- From an evolutionary perspective, it makes sense that we feel pain: It trains us to avoid experiences or stimuli that harm us.
- But that begs the question, why do so many people choose to pursue things that will bring them pain?
- To psychologist Paul Bloom, the answer is that living a meaningful life requires that we choose to take on a reasonable amount of pain.
The writer and philosopher Alan Watts once posed a thought experiment: Suppose you could dream any dream you could imagine, night after night, for as many years as you wanted.
Odds are you’d start off by pursuing fun and simple pleasures, like Bill Murray’s character in Groundhog Day. But that would inevitably get old. At some point, you’d start ceding control over your dreams because you’d desire challenge, chaos, and, eventually, suffering.
In the end, Watts said, “You would dream the dream of living the life that you are actually living today.”
Watts’ thought experiment raises a question about how people derive meaning: Is it possible to live a meaningful life without suffering? To psychologist Paul Bloom, suffering and meaning are often inextricably linked.

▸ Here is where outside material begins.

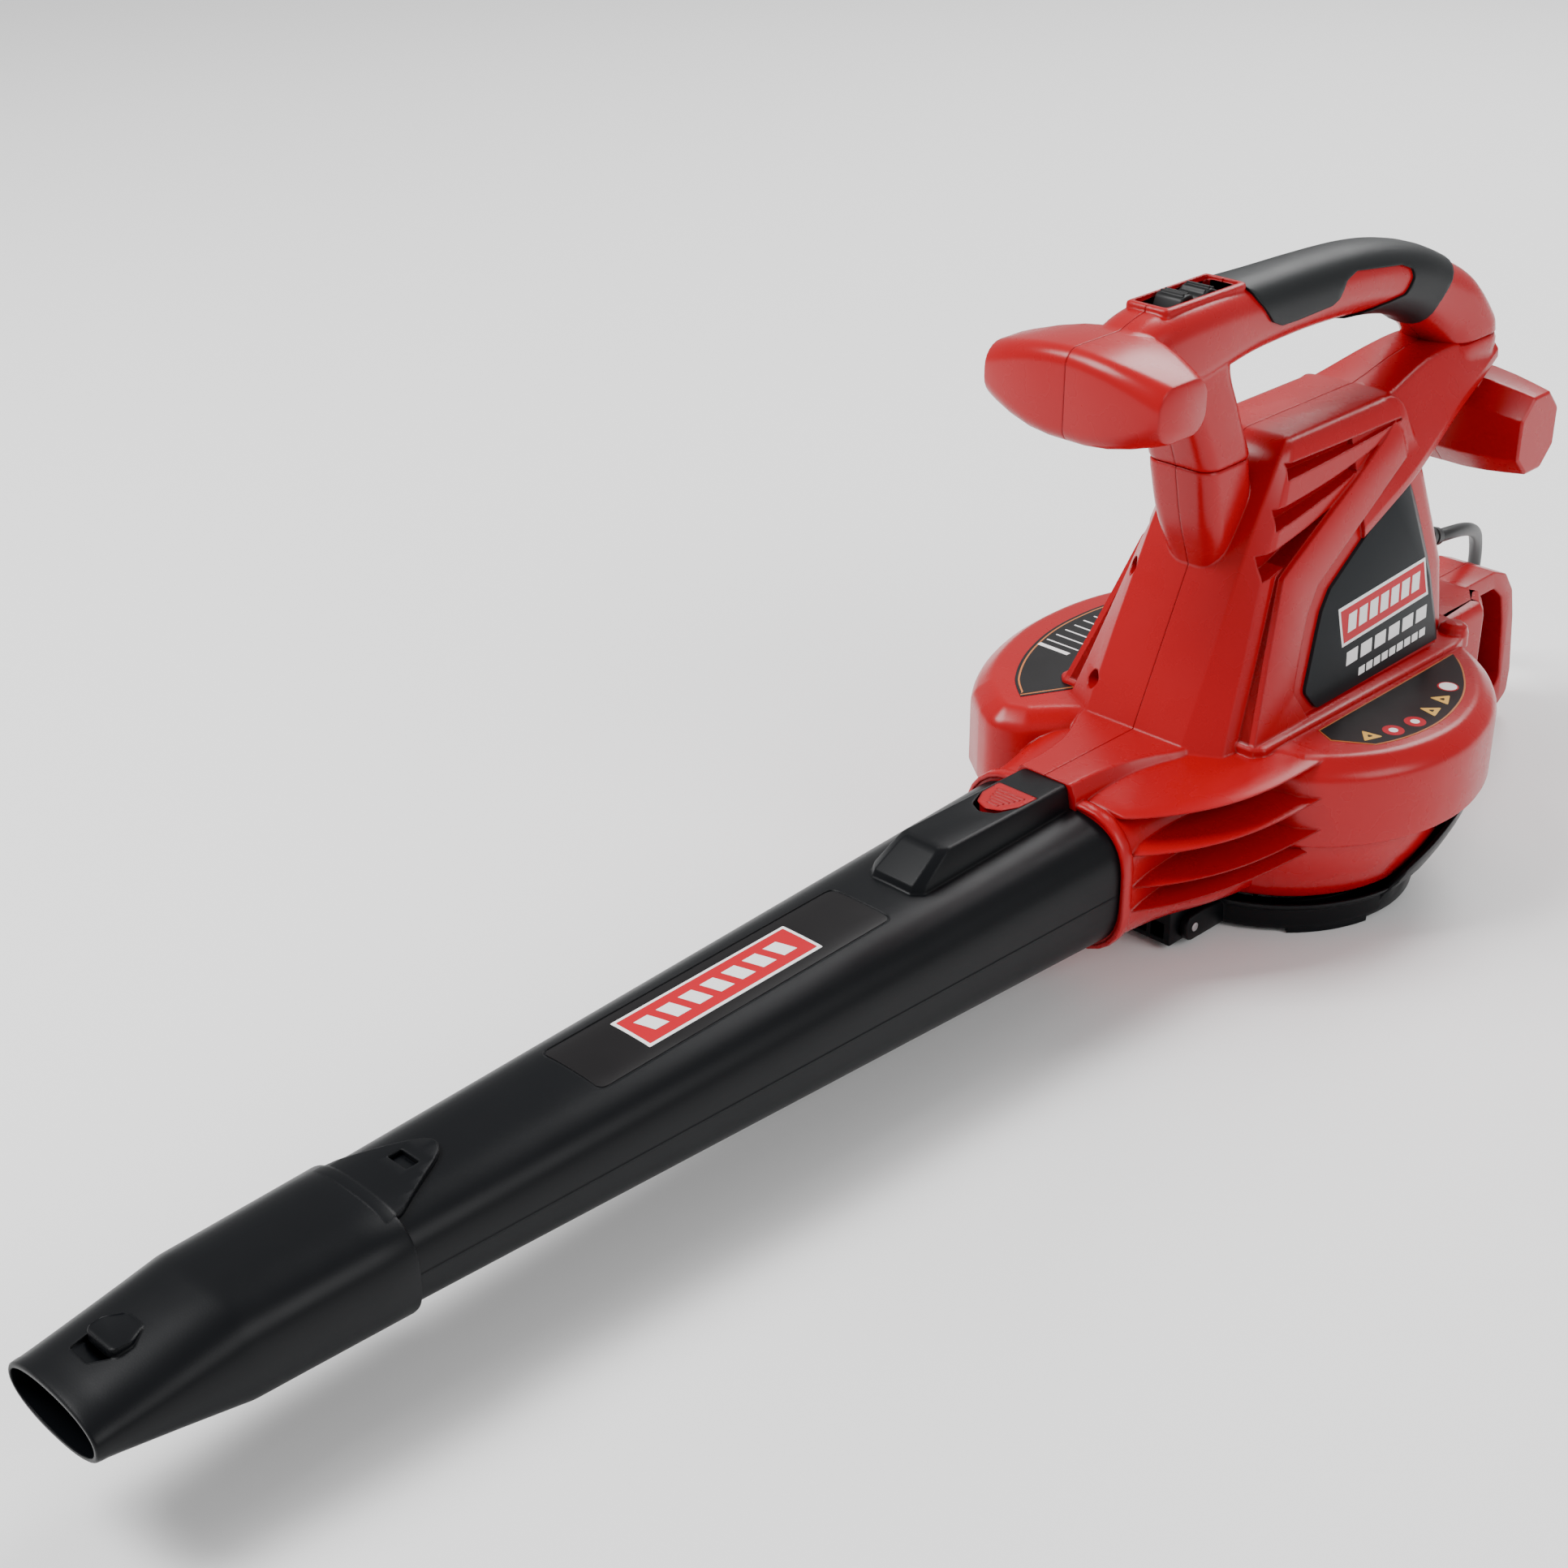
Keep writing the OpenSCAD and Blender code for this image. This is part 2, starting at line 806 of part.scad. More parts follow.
module impeller() {
    color(black)
        difference() {
            union() {
                at_axis(92)
                    cylinder(r = fan_r, h = 3, $fn = 96);
                at_axis(62)
                    cylinder(r = 14, h = 33, $fn = 48);
                for (i = [0:blade_count - 1])
                    at_axis(65)
                        rotate([0, 0, 360 * i / blade_count])
                            linear_extrude(28)
                                polygon(concat(blade_edge(1), blade_edge(-1)));
            }
            at_axis(61)
                cylinder(r = shaft_r, h = 40, $fn = 48);
        }
}

module impeller_nut() {
    color(steel)
        difference() {
            at_axis(55)
                cylinder(r = 8, h = 7, $fn = 6);
            at_axis(54)
                cylinder(r = 4, h = 9, $fn = 48);
        }
}

// ---------- tube and nozzle ----------

function tube_w(y) = lookup(y, [[tube_end_y, tube_end_hw], [-580, tube_end_hw + 2], [-170, 48.5]]);
function tube_h(y) = lookup(y, [[tube_end_y, tube_end_hh], [-580, tube_end_hh + 1.5], [-170, 36.5]]);
function tube_rings(t, ys) = [for (y = ys) cross_ring(0, y, tube_z, 0, tube_w(y) + t, tube_h(y) + t,
    tube_h(y) * 0.68 + t)];
tube_ys = [tube_end_y, -620, -600, -580, -540, -480, -420, -360, -304, -250, -210, -170];

module hump() {
    difference() {
        loft([flat_ring(0, -227.6, 80, 17, 56.2, 4), flat_ring(0, -222.6, 94, 16.5, 51.2, 4),
            flat_ring(0, -218.6, 103, 15, 47.2, 4), flat_ring(0, -215.6, 107.9, 12.5, 44.2, 4)]);
        translate([0, 0, 97])
            linear_extrude(20)
                polygon([[-12, -192], [12, -192], [11.5, -206], [7, -218], [0, -222], [-7, -218],
                    [-11.5, -206]]);
        translate([-6.8, -193, 98])
            cube([13.6, 30, 7.5]);
    }
}

module tube() {
    color(black) {
        difference() {
            union() {
                loft(tube_rings(0, tube_ys), true);
                hump();
                loft([for (y = [-176, -140]) cross_ring(0, y, tube_z, 0, 46.5, 34.5, 23)], true);
                translate([0, -567, 60])
                    linear_extrude(tube_h(-567) + 0.25)
                        polygon(rrect(7, 4, 3));
            }
            loft(tube_rings(-tube_wall, [tube_end_y - 1, -580, -174]), true);
            loft([for (y = [-174.1, -139]) cross_ring(0, y, tube_z, 0, 44.3, 32.3, 21)], true);
        }
    }
}

module tube_badge() {
    color([0.75, 0.1, 0.12])
        intersection() {
            difference() {
                loft(tube_rings(0.7, tube_ys), true);
                loft(tube_rings(0.02, tube_ys), true);
            }
            translate([0, -392, 70])
                linear_extrude(40)
                    polygon(rrect(17, 88, 6));
        }
}

module release_button() {
    color(red) {
        translate([0, 0, 101])
            linear_extrude(7)
                polygon([[-11.2, -192.6], [11.2, -192.6], [10.7, -205], [6.5, -213.5], [0, -216.5],
                    [-6.5, -213.5], [-10.7, -205]]);
        translate([-6, -193, 101])
            cube([12, 21, 3]);
    }
}

// round bar swept along a list of points
function unit(v) = v / norm(v);
function heading(route, i) = unit(route[min(i + 1, len(route) - 1)] - route[max(i - 1, 0)]);
function bar_ring(p, d, r, n) = let (u = unit(cross([0.13, 0.31, 1], d)), v = cross(d, u))
    [for (k = [0:n - 1]) p + r * (cos(360 * k / n) * u + sin(360 * k / n) * v)];
module bar(route, r, n = 10) {
    loft([for (i = [0:len(route) - 1]) bar_ring(route[i], heading(route, i), r, n)]);
}

module button_spring() {
    color(steel)
        bar([for (i = [0:40]) [3 * cos(36 * i), -203 + 3 * sin(36 * i), 97.5 + 3 * i / 40]], 0.4, 6);
}

module nozzle_rings(t, ends) {
    loft([cross_ring(0, nozzle_back_y - ends, tube_z, 0, tube_w(-588) + 2.6 + t,
            tube_h(-588) + 2.6 + t, 17 + t),
        cross_ring(0, -641, tube_z, 0, tube_end_hw + 2.6 + t, tube_end_hh + 2.6 + t, 16 + t),
        cross_ring(0, nozzle_break_y, tube_z, 0, tube_end_hw + 2 + t, tube_end_hh + 2 + t, 15 + t),
        cross_ring(0, (nozzle_break_y + mouth_y) / 2, tube_z, 0, (tube_end_hw + 2 + mouth_hw) / 2 + t,
            (tube_end_hh + 2 + mouth_hh) / 2 + t, 11 + t),
        cross_ring(0, mouth_y + ends, tube_z, 0, mouth_hw + t, mouth_hh + t, 8 + t)]);
}

module nozzle() {
    color(black) {
        difference() {
            nozzle_rings(0, 0);
            nozzle_rings(-2.2, -1);
        }
        difference() {
            intersection() {
                loft([for (y = [-600, -546]) cross_ring(0, y, tube_z, 0, tube_w(y) + 2.6,
                    tube_h(y) + 2.6, 17)], true);
                translate([0, 0, 70])
                    linear_extrude(30)
                        polygon([[-19, -592], [19, -592], [17, -575], [11, -558], [4, -549],
                            [-4, -549], [-11, -558], [-17, -575]]);
            }
            loft([for (y = [-601, -545]) cross_ring(0, y, tube_z, 0, tube_w(y) + 0.4,
                tube_h(y) + 0.4, 15)], true);
            translate([0, -567, 70])
                linear_extrude(30)
                    polygon(rrect(8.5, 3.5, 3));
        }
    }
}

// ---------- cord ----------

CORD = [[0, 182, 131], [0, 195, 129.5], [-2, 212, 126], [-6, 230, 120], [-12, 248, 111],
    [-19, 264, 99], [-25, 277, 84], [-30, 286, 67], [-34, 291, 50], [-39, 294, 34], [-48, 295, 19],
    [-62, 294, 8.5], [-80, 291, 4.5], [-100, 287, 4.5], [-120, 281, 5.5], [-140, 273, 9],
    [-158, 264, 12.2]];

module cord() {
    color(black)
        bar(CORD, cord_d / 2);
}

module strain_relief() {
    color(black) {
        translate([0, 118, gland_z])
            rotate([-90, 0, 0])
                cylinder(r = 7.2, h = 9, $fn = 32);
        translate([0, 125.2, gland_z])
            rotate([-90, 0, 0])
                cylinder(r = 10, h = 3, $fn = 32);
        translate([0, 126.5, gland_z - 0.6])
            rotate([-104.2, 0, 0])
                rotate_extrude($fn = 32)
                    polygon([[0, 0], [8.4, 0], [8.4, 6], [7.4, 8], [5.3, 57.1], [0, 57.1]]);
    }
}

module at_plug() {
    translate([-158, 264, 12.2])
        rotate([0, 90, 207])
            children();
}

module plug_body() {
    color(black)
        at_plug()
            rotate_extrude($fn = 48)
                polygon([[0, 0], [5.5, 0], [7, 12], [11, 16], [12, 20], [12, 40], [0, 40]]);
}

module plug_blades() {
    color(steel)
        for (side = [-1, 1])
            at_plug()
                translate([-3.2, side * 6.35 - 0.75, 40])
                    cube([6.4, 1.5, 17]);
}

// moves the drawing, made about the fan, to an origin midway between mouth and rear loop
module placed() {
    translate([0, mid_y, 0])
        children();
}

placed() housing_left();
placed() housing_right();
placed() lower_drum();
placed() handle_left();
placed() handle_right();
placed() grip();
placed() side_panel_left();
placed() side_panel_right();
placed() badge_right();
placed() deck_plate_left();
placed() deck_plate_right();
placed() speed_switch();
placed() switch_body();
placed() hinge_block();
placed() hinge_pin();
placed() intake_cover();
placed() intake_grille();
placed() motor_base();
placed() stator();
placed() field_coils();
placed() brush_holders();
placed() top_bracket();
placed() rotor();
placed() commutator();
placed() shaft();
placed() bearing_lower();
placed() bearing_upper();
placed() impeller();
placed() impeller_nut();
placed() tube();
placed() tube_badge();
placed() release_button();
placed() button_spring();
placed() nozzle();
placed() strain_relief();
placed() cord();
placed() plug_body();
placed() plug_blades();
placed() housing_screws();
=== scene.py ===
"""Looks of a corded leaf blower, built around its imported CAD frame. Sizes are in millimetres
about the fan, and place() turns them into metres in the frame."""
import math

import bmesh
import bpy
import numpy as np
from mathutils import Matrix, Vector


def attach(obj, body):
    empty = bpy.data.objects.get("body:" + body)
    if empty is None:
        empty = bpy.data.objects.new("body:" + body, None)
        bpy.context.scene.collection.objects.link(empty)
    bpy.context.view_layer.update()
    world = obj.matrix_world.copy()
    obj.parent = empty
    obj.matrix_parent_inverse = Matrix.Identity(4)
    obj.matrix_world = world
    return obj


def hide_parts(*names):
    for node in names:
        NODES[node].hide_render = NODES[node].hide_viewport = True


MM = 0.001
MID_Y = 235.0
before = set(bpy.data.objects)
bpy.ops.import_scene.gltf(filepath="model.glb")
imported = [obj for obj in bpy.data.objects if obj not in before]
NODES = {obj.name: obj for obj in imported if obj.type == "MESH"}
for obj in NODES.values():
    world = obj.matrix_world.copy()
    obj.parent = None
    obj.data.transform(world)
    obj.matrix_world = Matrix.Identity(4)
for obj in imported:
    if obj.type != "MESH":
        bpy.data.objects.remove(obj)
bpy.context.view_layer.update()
scene = bpy.context.scene


def place(point):
    """Point in millimetres about the fan, as metres in the frame."""
    return (float(point[0]) * MM, (float(point[1]) + MID_Y) * MM, float(point[2]) * MM)


# ---------------------------------------------------------------- camera, floor and light

camera = bpy.data.objects.new("camera", bpy.data.cameras.new("camera"))
scene.collection.objects.link(camera)
camera.data.lens = 56.2
camera.data.sensor_width = 36
camera.data.clip_end = 60
CAMERA_AT = (660.3, -1015.8, 666.5)
AZIMUTH, ELEVATION, ROLL = 44.9, 27.83, -0.4
camera.matrix_world = (
    Matrix.Translation(place(CAMERA_AT))
    @ Matrix.Rotation(math.radians(AZIMUTH), 4, "Z")
    @ Matrix.Rotation(math.radians(90 - ELEVATION), 4, "X")
    @ Matrix.Rotation(math.radians(ROLL), 4, "Z")
)
scene.camera = camera


def area_light(name, spot, aim, size, power):
    """Soft square light at spot, turned towards aim."""
    light = bpy.data.lights.new(name, "AREA")
    light.size = size
    light.energy = power
    obj = bpy.data.objects.new(name, light)
    obj.location = spot
    obj.rotation_euler = (Vector(aim) - Vector(spot)).to_track_quat("-Z", "Y").to_euler()
    scene.collection.objects.link(obj)


area_light("key", (-1.2, -1.36, 2.6), (0, 0.03, 0.1), 1.3, 118)
area_light("fill", (2.4, 0.43, 1.6), (0, 0.23, 0.12), 1.4, 34)
area_light("back", (-0.6, 2.43, 2.4), (0, 0.23, 0.15), 1.6, 86)
world = bpy.data.worlds.new("studio")
world.use_nodes = True
world.node_tree.nodes["Background"].inputs["Color"].default_value = (1, 1, 1, 1)
world.node_tree.nodes["Background"].inputs["Strength"].default_value = 0.5
scene.world = world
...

“I think the way people think about meaning — our very notion of what a meaningful experience, or meaningful goal, or meaningful life is — is that it requires some degree of suffering, where suffering could be physical pain, it could be difficulty, it could be worrying, it could be the possibility of failure,” Bloom told Big Think.
The lure of the negative
Pain is evolutionarily useful for humans and other animals. It serves as an alarm system that trains us to avoid harm, whether it’s the burning sensation you feel when you accidentally touch a hot stove or the psychological discomfort you experience when you perceive rejection from your peers.
It makes sense that we experience pain. But what’s less obvious is why people pursue experiences that cause pain. Why do some people choose to do things like eat spicy foods, watch horror movies, compete in triathlons, fight in mixed martial arts competitions, or climb mountains?
In his book The Sweet Spot: The Pleasures of Suffering and the Search for Meaning, Bloom explores a handful of theories on why people choose to pursue experiences that are likely to include pain, and how the resulting suffering contributes to meaning and happiness.
One explanation for why people willfully incur pain is to enhance pleasure through contrast. Just as darkness is only possible because light exists, we experience pleasure against the backdrop of pain. In order to maximize the pleasure of an experience, you often need a big dose of its opposite. That’s one reason why a dip in the hot tub feels especially good after a frigid winter day, or why a beer tastes extra refreshing after eating a spicy dish.
Another explanation is mastery. We feel a sense of reward when we make progress toward our goals and perform tasks well. So even though a professional boxer, for example, is sure to feel pain in the ring, that pain is likely to be outweighed by the enjoyment of performing their mastered craft. That enjoyment is likely to come, in part, from the boxer entering a flow state, which activates the brain’s dopaminergic reward system.
More broadly, we seem to place greater value on accomplishments that require a lot of effort.
“If you were in such good shape that training for a triathlon was easy, it wouldn’t have much meaning for you,” Bloom told Big Think. “But the difficulty is part and parcel of things, part of what makes it valuable.”
Suffering can also provide us with a brief escape from the self. For example, the psychologist Roy F. Baumeister proposed that people who engage in BDSM are primarily interested in escaping from “high-level self-awareness” by temporarily embodying “a symbolically mediated, temporally extended identity.” Similar to a flow state, during which all of our attention and energy is focused on a single task, painful episodes seem to snap us out of our everyday self-consciousness and into something new.
Bloom was clear to differentiate between chosen and unchosen suffering. As in all of the examples above, chosen suffering can help us achieve different levels of pleasure and meaning. Unchosen suffering, such as chronic illness or the death of a loved one, might sometimes make us stronger in the long run or give us a sense of meaning, but it’s not necessarily good in and of itself.
“There’s no regular rule that bad things are good for you,” Bloom told the American Psychological Association.
Happiness and meaning
When people willfully choose to incur pain, the goal is usually to increase happiness or meaningfulness. These concepts are correlated — with research suggesting that happy people are more likely to report high levels of meaningfulness in their lives — but they’re not the same thing.
A 2013 study published in The Journal of Positive Psychology articulated some key differences between the two. Happiness, the authors wrote, is rooted in nature and centers on having our needs and desires satisfied. In contrast, meaning is more subjective and seems to depend largely on the culture in which we live.
Another difference centers on time. The study noted that our sense of happiness depends largely on the present moment, while meaningfulness involves us integrating the past, present, and future.
For example, drinking a cold beer after a hard day’s work might give us pleasure that briefly increases happiness, but it’s unlikely to give us meaning. Meanwhile, embarking on the long journey of raising kids will include plenty of moments of unhappiness, but for most people it gives life a deep sense of meaning.
Meaning may be hard to define, but it seems to be the reward we earn when we pursue things we value, even when the pursuit is difficult. As Theodore Roosevelt once said, “Nothing in the world is worth having or worth doing unless it means effort, pain, difficulty.”